Ward 3 Councilman Rod Drenkow had submitted a question about how long the bridge could stay. In the memo, Bronner said it could feasibly be there around 10-20 years, unless during a big flood event, a floating tree takes it out, causing a larger hazard.

Drenkow said he asked because he believes there is still a need to replace the Green Bridge with a vehicular span. However, if the city removes the bridge without an immediate replacement, the $1 million grant offer is null and void.

“Removing the bridge removes any possibility of receiving that grant in the future,” Drenkow said. “As long as that bridge is still standing there, if the decision is made sometime in the future that we really need to have a bridge there, we’ll still have access to that million-dollar grant.”

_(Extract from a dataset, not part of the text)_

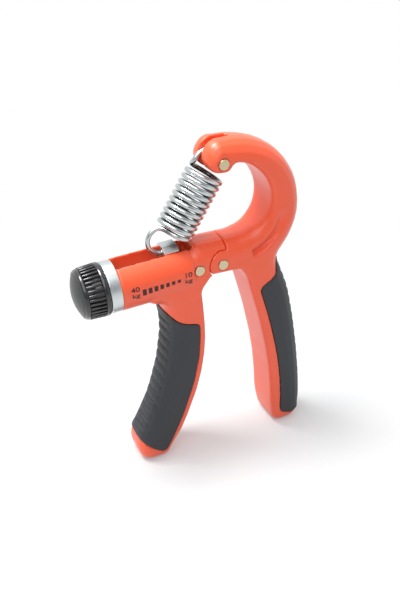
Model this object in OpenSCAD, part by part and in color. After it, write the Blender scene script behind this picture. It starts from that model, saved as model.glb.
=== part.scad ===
// Adjustable hand grip strengthener: two moulded handles hinged on a pin, held open
// by a tension spring whose lower end rides on a nut that a knob draws along a barrel.
// X runs from the knob towards the rear leg, Z is up, Y is across the handles.
// The origin is on the floor, in the middle of the strengthener's footprint. The lists and
// formulas below place things from a point on the floor straight below the hinge pin.

/* [Handles] */
// Thickness of both moulded handles, across the side faces
body_w = 21; // [20:0.5:23]
// Distance from the middle of the footprint to the hinge pin's axis
hinge_x = 8.9; // [6:0.1:12]
// Height of the hinge pin's axis above the floor
hinge_z = 103.1; // [98:0.1:108]
// Rounding along the inner edges of the mouldings
edge_r = 2; // [1:0.1:2.4]
// Rounding along the outer edge of the C-shaped hook
hook_r = 7; // [4:0.5:7.5]
// Rounding of the hook's outer edge over its crown
crown_r = 8.5; // [5:0.5:8.5]
// Rounding of the top of both handles where they meet above the hinge
saddle_r = 8; // [5:0.5:8]
// Rounding along the outer edge of the legs and their grip pads
leg_r = 8.5; // [6:0.5:9]
// How far the grip pads stand proud of the mouldings
pad_proud = 0.4; // [0.2:0.1:0.6]
// Thickness of the spine that each grip pad is moulded over
spine_w = 8; // [6:0.5:10]

/* [Hinge] */
// Radius of the hinge cheeks around the hinge pin
cheek_r = 6.5; // [6:0.1:6.6]
// Width of the middle tongue of the front handle
tongue_w = 12; // [10:0.5:13]
// Clearance all round the hinge cheeks
hinge_gap = 0.3; // [0.2:0.05:0.4]
// Diameter of the three cross pins
pin_d = 4.8; // [4.4:0.1:5.2]
// Clearance on diameter between a pin and the part that turns on it
pin_gap = 0.1; // [0.05:0.05:0.15]
// How far the pin heads stand proud of the side faces
pin_proud = 0.3; // [0.1:0.1:0.6]
// Distance from the hinge pin to the screw's stop pin
stop_pin_x = 11.6; // [11:0.1:12.4]
// Depth of the stop pin's axis below the hinge pin's
stop_pin_drop = 0.6; // [0.3:0.1:1]

/* [Barrel] */
// Outer diameter of the barrel
barrel_d = 23.8; // [22:0.2:25]
// Distance along the barrel from the hinge pin to its open end
barrel_end = 48.3; // [45:0.1:52]
// Slope of the barrel, down towards the knob, in degrees
barrel_tilt = 4.3; // [3:0.1:5.5]
// Height of the barrel's axis below the hinge pin
barrel_drop = 0.7; // [0.3:0.1:1.2]
// Width of the slot along the top of the barrel
slot_w = 10.4; // [9.6:0.2:11]
// Distance along the barrel from the hinge pin to the slot's closed end
slot_start = 12.1; // [11.6:0.1:13]

/* [Adjuster] */
// Length of the zinc collar between the barrel and the knob
collar_l = 5.2; // [4:0.2:6.5]
// Outer diameter of the knob
knob_d = 24.4; // [24:0.2:27]
// Length of the knob, without its cap
knob_l = 11.6; // [10:0.2:12.6]
// Height of the domed cap
cap_h = 2.6; // [2:0.2:4.6]
// Number of grip ribs round the knob
rib_count = 36; // [24:2:44]
// Major diameter of the adjusting screw
screw_d = 6; // [5:0.5:7]
// Lead of the screw's thread
screw_lead = 1.25; // [1:0.05:1.5]
// Distance along the barrel from the hinge pin to the middle of the nut
nut_s = 22; // [21.4:0.1:23]
// Length of the slider nut along the barrel
nut_l = 7; // [6.6:0.1:8]
// Height of the spring's hook above the barrel's axis, where it passes through the nut
hook_h = 9.3; // [9:0.1:10]
// Height of the nut's boss above the barrel's axis
nut_top = 13.2; // [12.6:0.1:13.8]

/* [Spring] */
// Outer diameter of the spring
spring_d = 17.8; // [17:0.1:18.6]
// Diameter of the spring wire
wire_d = 2.2; // [1.9:0.05:2.25]
// Number of curls between the hooks
curls = 11; // [9:1:11]
// Reach from the last curl to the middle of the anchor pin
hook_reach = 6.6; // [6:0.1:7]
// Radius of the open loop that hooks into the nut
loop_r = 6.2; // [5.6:0.1:6.4]

/* [Hidden] */
drawn_z = 103.1;
fine = 72;
round_free = 99;

// ---- outlines -------------------------------------------------------------
// An outline is a list of corners [x, z, radius, fillet], anticlockwise, drawn with the
// hinge pin at drawn_z. Each corner is rounded by its radius, or by as much as its two sides
// allow, and the edge there is rounded on both side faces by its fillet, which passes evenly
// into those of the corners beside it.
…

Ward 4 Councilwoman Heather Beaufore clarified that the grant would only go toward a two-lane bridge and no other span options.

Ward 1 Councilman Brian Birgen said the council should stand by its decision to move away from the two-lane option. The next step he said is to remove the Green Bridge, as its current status was to get the grant.

“It’s important for us to move on and not wait around another five years in the hopes that someone else changes their mind,” Birgen said. “It is not important to me how fast this gets done, as much as it is important that we make progress towards it.

“I want to make sure we are on a trajectory to reach a conclusion on the Green Bridge saga that has haunting the City of Waverly for the last 20 years. I would like some resolution on this, even more than I want a particular outcome, is I want an outcome.”